13. Arbitration Agreement

13.1.  Dispute Resolution and Arbitration. All claims and disputes arising under or relating to this Agreement are to be resolved by binding arbitration in Alameda County, California. The arbitration will be conducted on a confidential basis pursuant to the Commercial Arbitration Rules of the American Arbitration Association. Any decision or award as a result of any such arbitration proceeding will be in writing, provide an explanation for all conclusions of law and fact, and include the assessment of costs, expenses, and reasonable attorneys’ fees. Any such arbitration will be conducted by an arbitrator experienced in the relevant field. An award of arbitration may be confirmed in a court of competent jurisdiction.

13.2.  Exceptions. Notwithstanding the clause above (13.1), Creator Wizard and Client both agree that nothing in this Arbitration Agreement will be deemed to waive, preclude, or otherwise limit either of either Party’s rights, at any time, to (1) bring an individual action in a U.S. small claims court or (2) bring an individual action seeking only temporary or preliminary individualized injunctive relief in a court of law located in Alameda County, California, pending a final ruling from the arbitrator.

13.3.  No Class or Representative Proceedings: Class Action Waiver.  CREATOR WIZARD AND CLIENT AGREE THAT EACH MAY BRING CLAIMS AGAINST THE OTHER ONLY IN AN INDIVIDUAL CAPACITY AND NOT AS A PLAINTIFF OR CLASS MEMBER IN ANY PURPORTED CLASS OR REPRESENTATIVE ACTION. Unless both Creator Wizard and Client agree, no arbitrator or judge may consolidate more than one person’s claims or otherwise preside over any form of a representative or class proceeding. The arbitrator may award injunctive relief only in favor of the individual party seeking relief and only to the extent necessary to provide relief warranted by that party’s individual claim. If a court decides that applicable law precludes enforcement of any of this paragraph’s limitations as to a particular claim for relief, then that claim (and only that claim) must be severed from the arbitration and may be brought in court.

14. Miscellaneous

14.1. No Assignment. Client may not assign this Agreement without Creator Wizard’s prior written consent.

 

14.2. Independent Contractors. The relationship of Client and Creator Wizard is that of independent contractors. This Agreement does not give either Party the power to direct or control the day to day activities of the other, constitute the Parties as partners, joint venturers, co-owners, principal-agent, franchisor-franchisee, employer-employee, or otherwise participants in a joint or common undertaking, or allow either Party to create or assume any obligation on behalf of the other Party for any purpose whatsoever.
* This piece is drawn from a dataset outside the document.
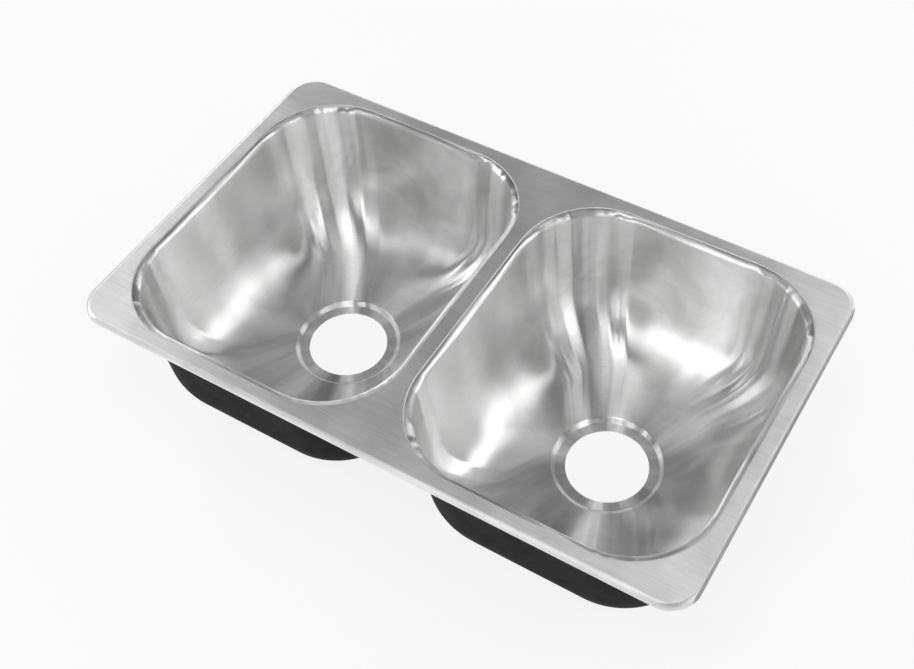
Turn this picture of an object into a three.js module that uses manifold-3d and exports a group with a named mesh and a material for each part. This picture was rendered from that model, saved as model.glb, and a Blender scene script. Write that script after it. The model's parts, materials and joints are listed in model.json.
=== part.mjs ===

14.3. No Waiver.  Any waiver of the provisions of this Agreement, or of a Party’s rights or remedies under this Agreement, must be in writing signed by the waiving Party to be effective. Failure, neglect, or delay by a Party to enforce the provisions of this Agreement, or its rights or remedies, at any time, will not be construed, and will not be deemed, to be a waiver of such Party’s rights under this Agreement, nor will it in any way affect the validity of the whole, or any part. of this Agreement, or prejudice such Party’s right to take subsequent action.

14.4. Severability. If any term, condition, or provision in this Agreement is held by a final, non-appealable order or judgment of a court of competent jurisdiction to be invalid, unlawful, or unenforceable to any extent, the Parties will use commercially reasonable efforts to agree to amendments that will preserve, as far as possible, the intentions expressed in this Agreement. If the Parties fail to agree on such an amendment, such invalid term, condition, or provision will be severed from the remaining terms, conditions, and provisions, which will continue to be valid and enforceable to the fullest extent permitted by law.

14.5. Headings. The titles and headings of the various sections and paragraphs in this Agreement are intended solely for convenience of reference and are not intended for any other purpose whatsoever, or to explain, modify or place any construction upon any of the provisions of this Agreement. 

14.6. Notices. For a notice required in this Agreement to be deemed given, the applicable Party

must put such notice in writing and must deliver it by: (i) personal delivery, (ii) a nationally-recognized, next-day courier service, (iii) first-class registered or certified mail, postage prepaid,  or (iv) electronic mail to the other Party’s designated email address. Any notice given under this Agreement will be effective on the other Party’s receipt, or if mailed, on the earlier of the other Party’s receipt and the third business day after mailing.

14.7. Entire Agreement. This Agreement is the entire agreement between the Parties concerning its subject matter, and supersedes all other proposals and agreements, whether electronic, oral, or written, between the Parties concerning such subject matter.

14.8. No Third Party Beneficiaries.  Nothing in this Agreement, express or implied, is intended to, or will confer upon any person or entity (other than the Parties), any right, benefit, or remedy of any nature whatsoever under, or by reason of, this Agreement.

14.9. Authority. Each Party represents and warrants to the other that it has full power and authority to enter into this Agreement and that it is binding upon such Party and enforceable in accordance with its terms.

14.10 Survival.  Those provisions of the Agreement which expressly survive, or by their nature ought to survive, expiration or termination of this Agreement, will survive such expiration of termination.